* **INSTRUCTION**
Reproduce the opening lines of the records exactly, up to and including the line in which "concrete: near-white trowelled" occurs.

* **ENTRIES PROVIDED**

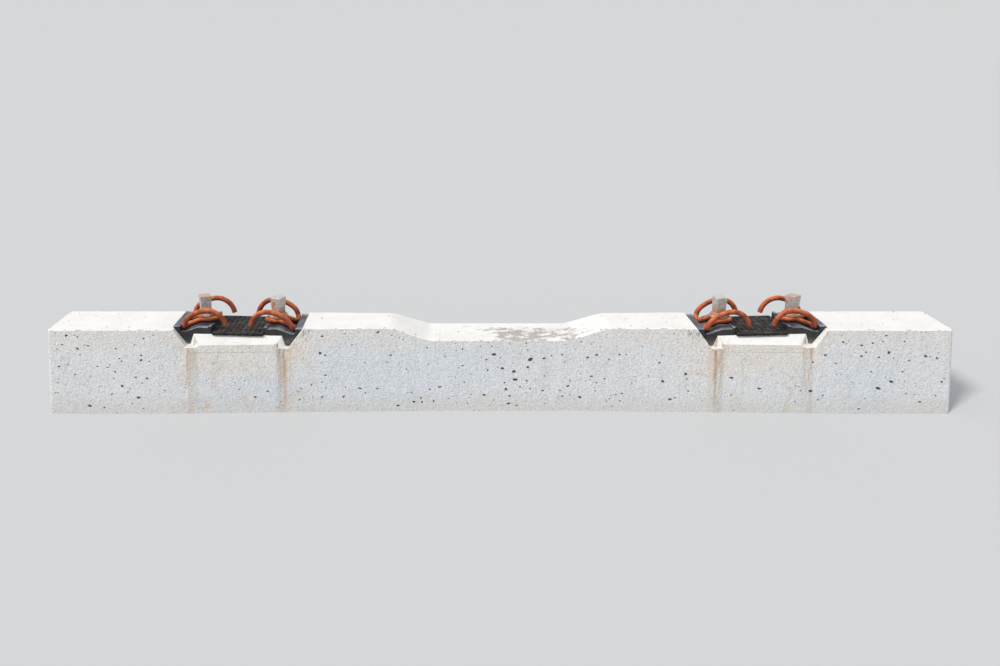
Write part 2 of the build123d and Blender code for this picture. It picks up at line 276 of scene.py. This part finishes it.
class ConcreteFinish(Finish):
    """Precast concrete: near-white trowelled top, cool pored sides, marks below the grooves."""

    def __init__(self):
        super().__init__("weathered_concrete")
        self.along, self.across, self.height = self.parts(self.place)
        self.half_along = self.maths("ABSOLUTE", self.along)
        above_end_holes = self.ramp(self.height, 0.168, 0.176)
        self.topside = self.all_of(self.ramp(self.upward(), 0.42, 0.62), above_end_holes)
        self.side_only = self.maths("SUBTRACT", 1.0, self.topside)
        self.clouds = self.noise(13.0, 5.0, 0.6)
        self.mottle = self.noise(75.0, 4.0, 0.6)
        self.grit = self.noise(230.0, 5.0, 0.75)
        self.drags = self.noise(1.0, 4.0, 0.6, self.stretched((7.0, 150.0, 1.0), (0, 0, 0.05)))
        self.smears = self.noise(1.0, 6.0, 0.72, self.stretched((26.0, 40.0, 1.0)))
        self.paste = self.dragged_paste()
        self.paste_grain = self.ramp(self.grit, 0.36, 0.62)
        self.holes = self.small_air_holes()
        self.knocks = self.corner_knocks()

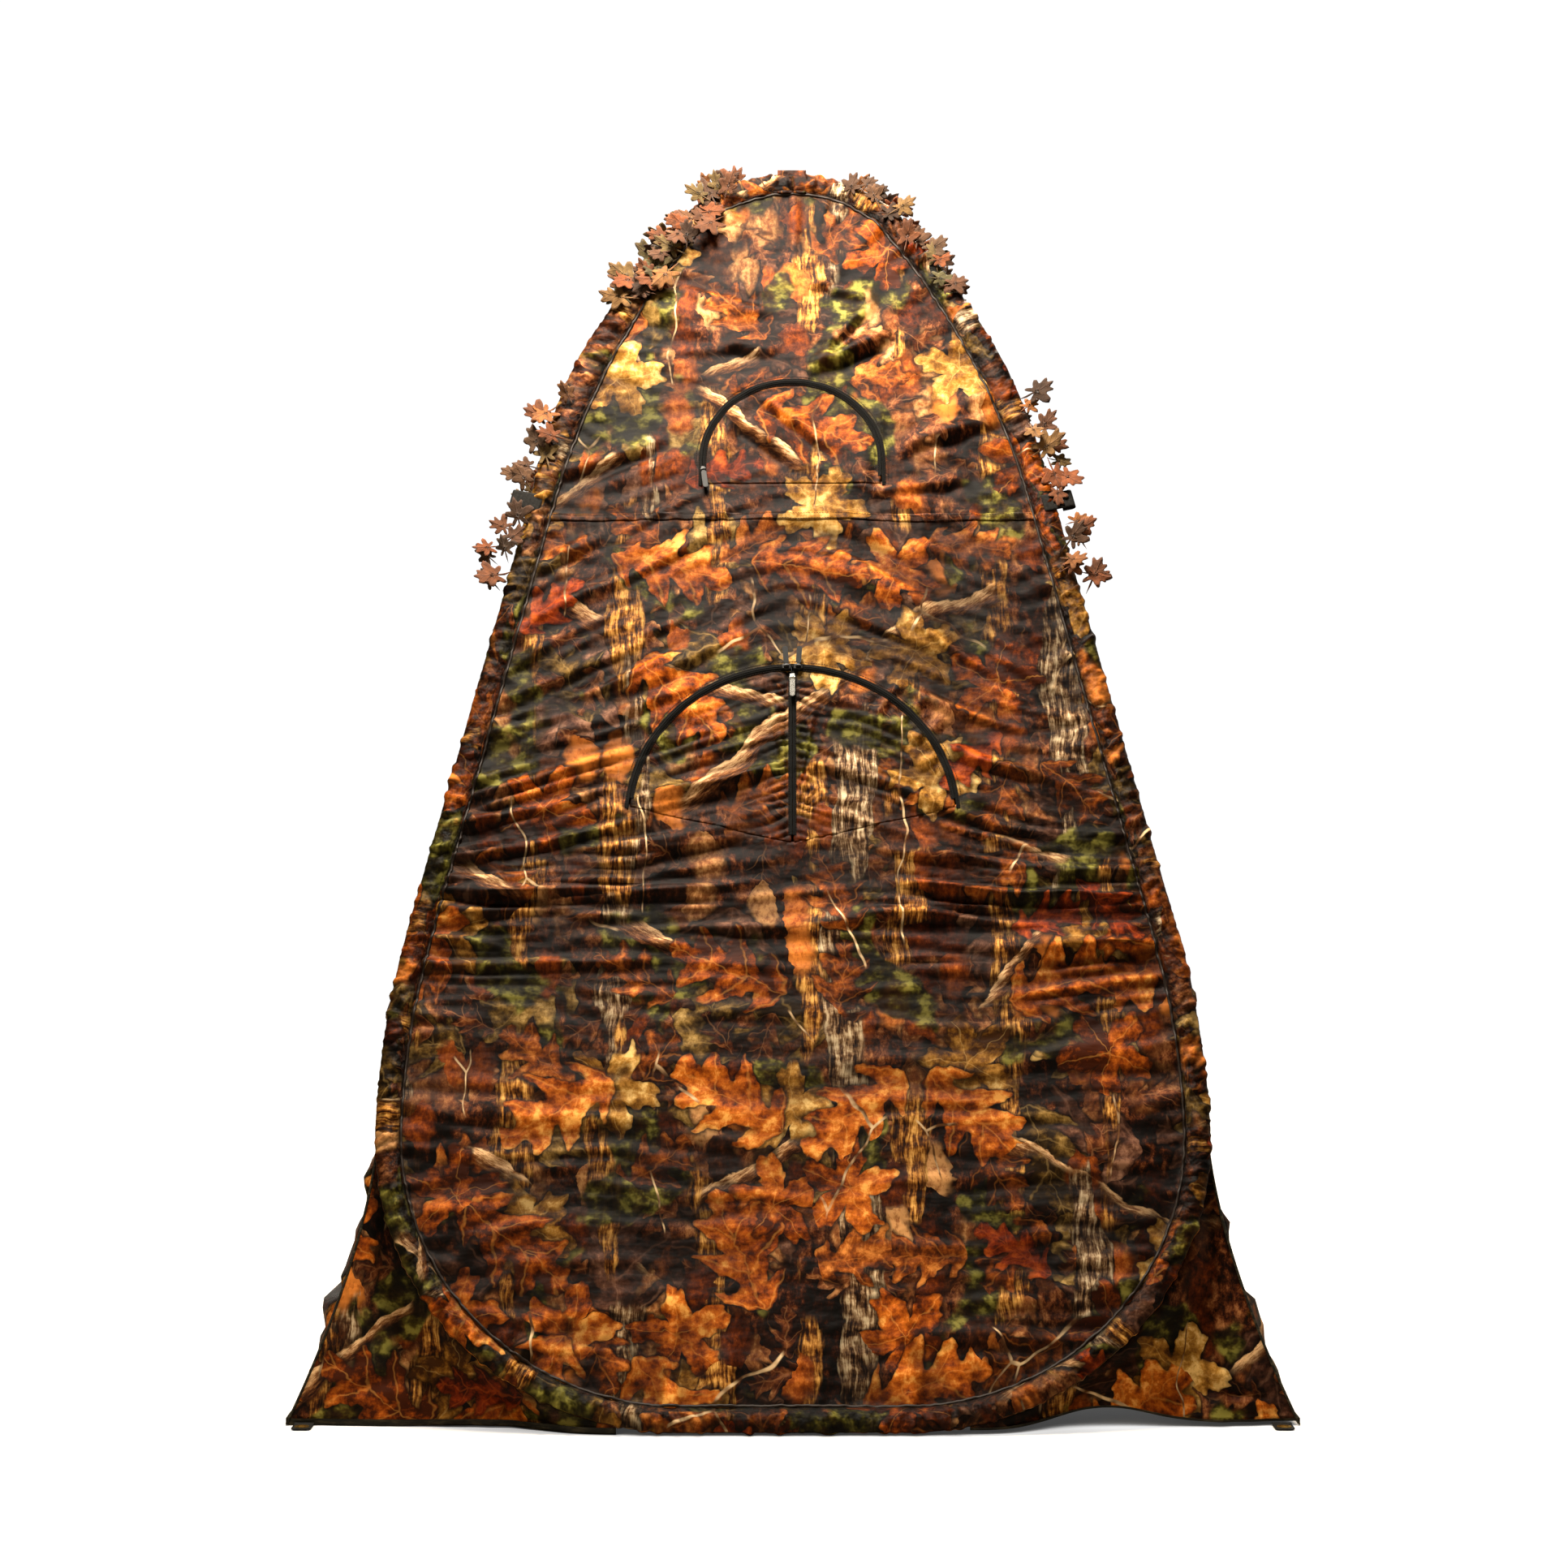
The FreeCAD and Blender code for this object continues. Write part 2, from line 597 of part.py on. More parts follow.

* **SOLVED EXERCISE**
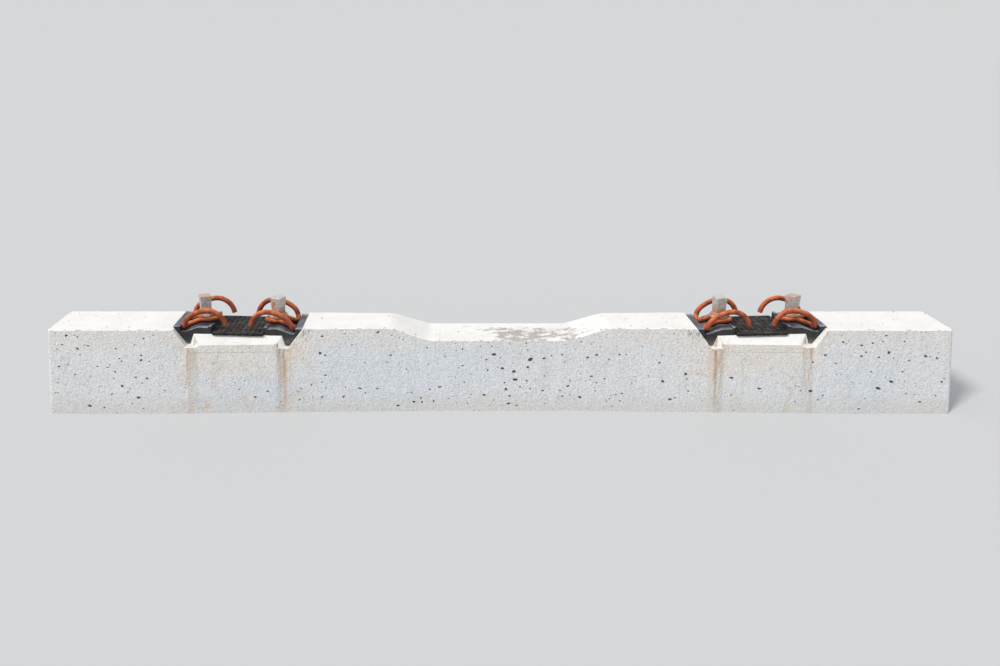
Write part 2 of the build123d and Blender code for this picture. It picks up at line 276 of scene.py. This part finishes it.
class ConcreteFinish(Finish):
    """Precast concrete: near-white trowelled top, cool pored sides, marks below the grooves."""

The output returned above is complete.